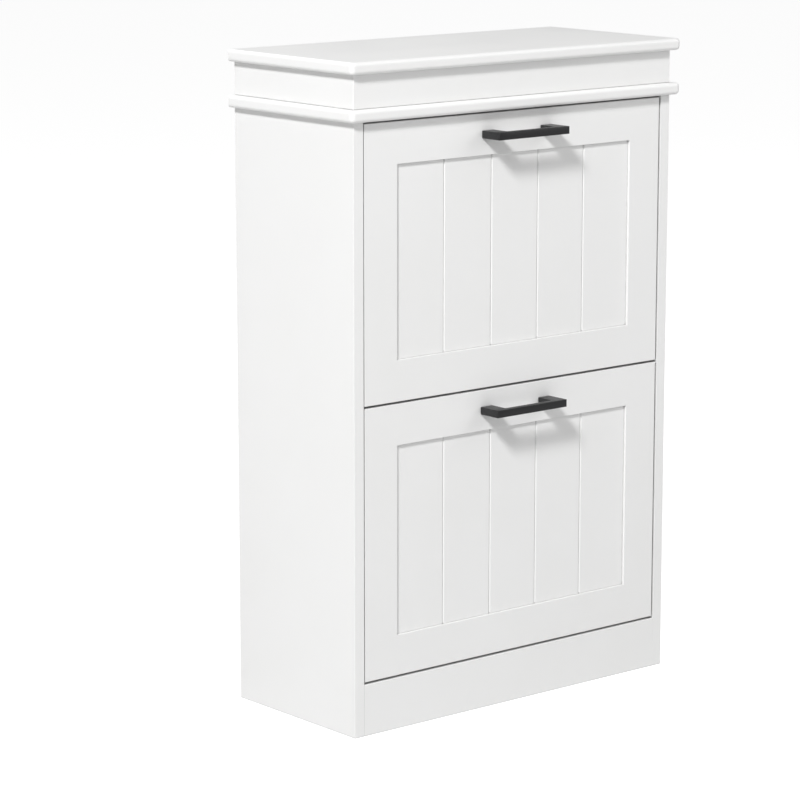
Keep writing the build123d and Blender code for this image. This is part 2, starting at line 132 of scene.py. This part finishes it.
class PaintSettings(bpy.types.PropertyGroup):
    colour: FloatVectorProperty(
        name="Paint",
        description="Colour of the satin paint",
        subtype="COLOR",
        default=(0.85, 0.85, 0.847),
    )
    tint: FloatVectorProperty(
        name="Paint tint",
        description="Colour that the paint drifts to in broad, faint patches",
        subtype="COLOR",
        default=(0.835, 0.834, 0.828),
    )
    roughness: FloatProperty(
        name="Paint roughness",
        description="Middle roughness of the paint",
        default=0.42,
        subtype="FACTOR",
    )
    peel_grain: FloatProperty(
        name="Peel grain",
        description="Width of one ripple of the sprayed paint",
        default=0.0028,
        unit="LENGTH",
    )
    peel_height: FloatProperty(
        name="Peel height", description="Height of the ripples", default=0.00002, unit="LENGTH"
    )
    # Painted shade: the dark colour that the paint turns to deep in seams and gaps, standing for the shade
    # that falls there, and how far it reaches out of a seam
    seam_shade: FloatVectorProperty(
        name="Seam shade",
        description="Colour of the paint deep in seams and gaps",
        subtype="COLOR",
        default=(0.22, 0.22, 0.215),
    )
    seam_shade_reach: FloatProperty(
        name="Dust reach",
        description="How far the dust comes out of a seam",
        default=0.004,
        unit="LENGTH",
    )
    fibreboard: FloatVectorProperty(
        name="Fibreboard",
        description="Colour of the bare fibreboard on the edges that stand on the floor",
        subtype="COLOR",
        default=(0.42, 0.29, 0.17),
    )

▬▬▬

Print again each line of the listing above, exactly as it appears.

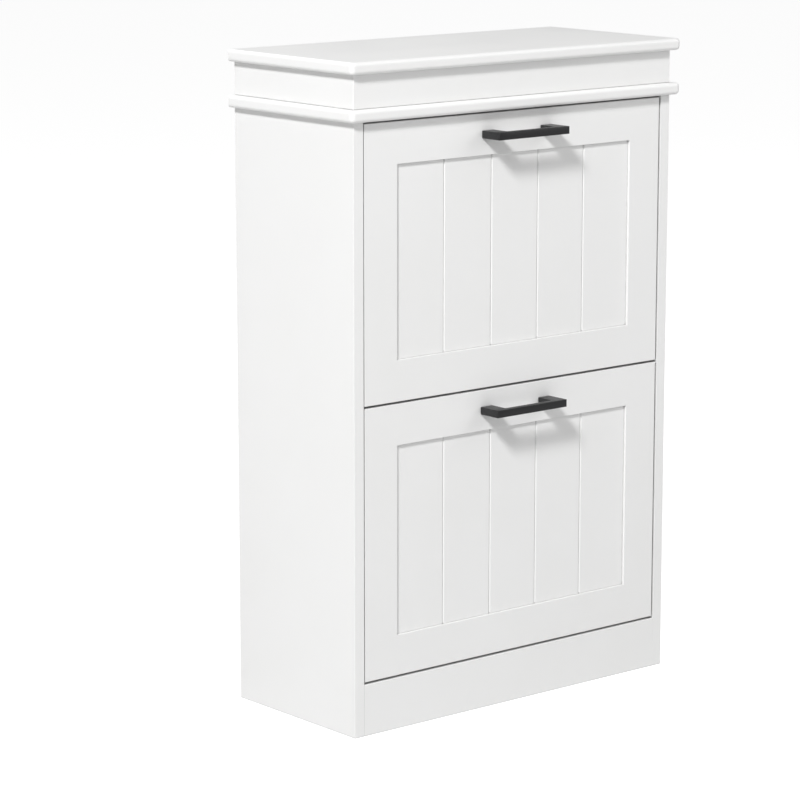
Keep writing the build123d and Blender code for this image. This is part 2, starting at line 132 of scene.py. This part finishes it.
class PaintSettings(bpy.types.PropertyGroup):
    colour: FloatVectorProperty(
        name="Paint",
        description="Colour of the satin paint",
        subtype="COLOR",
        default=(0.85, 0.85, 0.847),
    )
    tint: FloatVectorProperty(
        name="Paint tint",
        description="Colour that the paint drifts to in broad, faint patches",
        subtype="COLOR",
        default=(0.835, 0.834, 0.828),
    )
    roughness: FloatProperty(
        name="Paint roughness",
        description="Middle roughness of the paint",
        default=0.42,
        subtype="FACTOR",
    )
    peel_grain: FloatProperty(
        name="Peel grain",
        description="Width of one ripple of the sprayed paint",
        default=0.0028,
        unit="LENGTH",
    )
    peel_height: FloatProperty(
        name="Peel height", description="Height of the ripples", default=0.00002, unit="LENGTH"
    )
    # Painted shade: the dark colour that the paint turns to deep in seams and gaps, standing for the shade
    # that falls there, and how far it reaches out of a seam
    seam_shade: FloatVectorProperty(
        name="Seam shade",
        description="Colour of the paint deep in seams and gaps",
        subtype="COLOR",
        default=(0.22, 0.22, 0.215),
    )
    seam_shade_reach: FloatProperty(
        name="Dust reach",
        description="How far the dust comes out of a seam",
        default=0.004,
        unit="LENGTH",
    )
    fibreboard: FloatVectorProperty(
        name="Fibreboard",
        description="Colour of the bare fibreboard on the edges that stand on the floor",
        subtype="COLOR",
        default=(0.42, 0.29, 0.17),
    )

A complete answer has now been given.